Finalmente, um país como Angola, com uma situação não muito distante à de Moçambique, passou também por eleições pouco transparentes e que desencadearam protestos de rua juntamente com a adesão de movimentos sociais e políticos e de artistas comprometidos como Gangsta ao lema de “Povo no poder”, deixando entrever anos difíceis pela frente e o provável fim do domínio do MPLA nas próximas eleições gerais e presidenciais.
Os exemplos poderiam se multiplicar, entretanto vale a pena, em jeito de conclusão, recordar quanto a União Africana, somente no ano passado, em ocasião da XVI reunião extraordinária da Assembleia daquela organização, recomendou a todos os países do continente, numa moção que foi votada à unanimidade e, por ironia da sorte, na capital do país cujo presidente, Teodoro Obiang, está no poder há mais de 40 anos, ou seja, em Malabo, na Guiné Equatorial: “Condenação inequívoca de qualquer forma de mudança constitucional de governo em África, reiterando a nossa tolerância zero a este propósito”, acrescentando uma importante recomendação acerca de eleições livres e transparentes: “Apreciação para os passos feitos pelos Estados membros na organização de eleições livres, justas, credíveis e transparentes”.

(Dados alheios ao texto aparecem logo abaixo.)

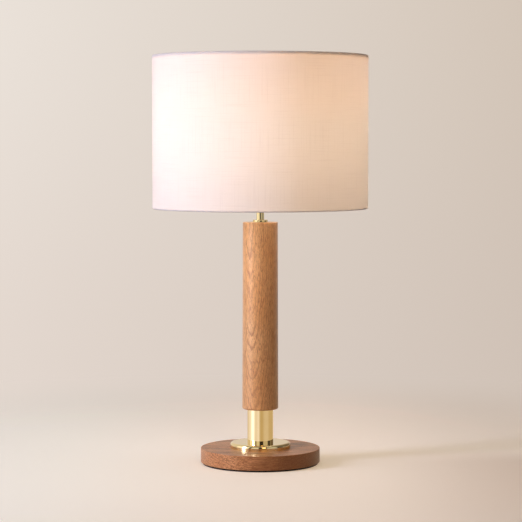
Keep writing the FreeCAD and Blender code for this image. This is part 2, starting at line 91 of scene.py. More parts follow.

O mais carregado é que tais princípios votados por todos os Estados africanos, são desmentidos quando se trata de lidar com a política interna de cada país, alegando casos específicos que estariam fora de quanto recomendado pela União Africana. Uma postura, esta, que está a provocar protestos e descontentamentos na medida em que governos cada vez mais autoritários têm crescentes dificuldades em responder aos anseios básicos da população.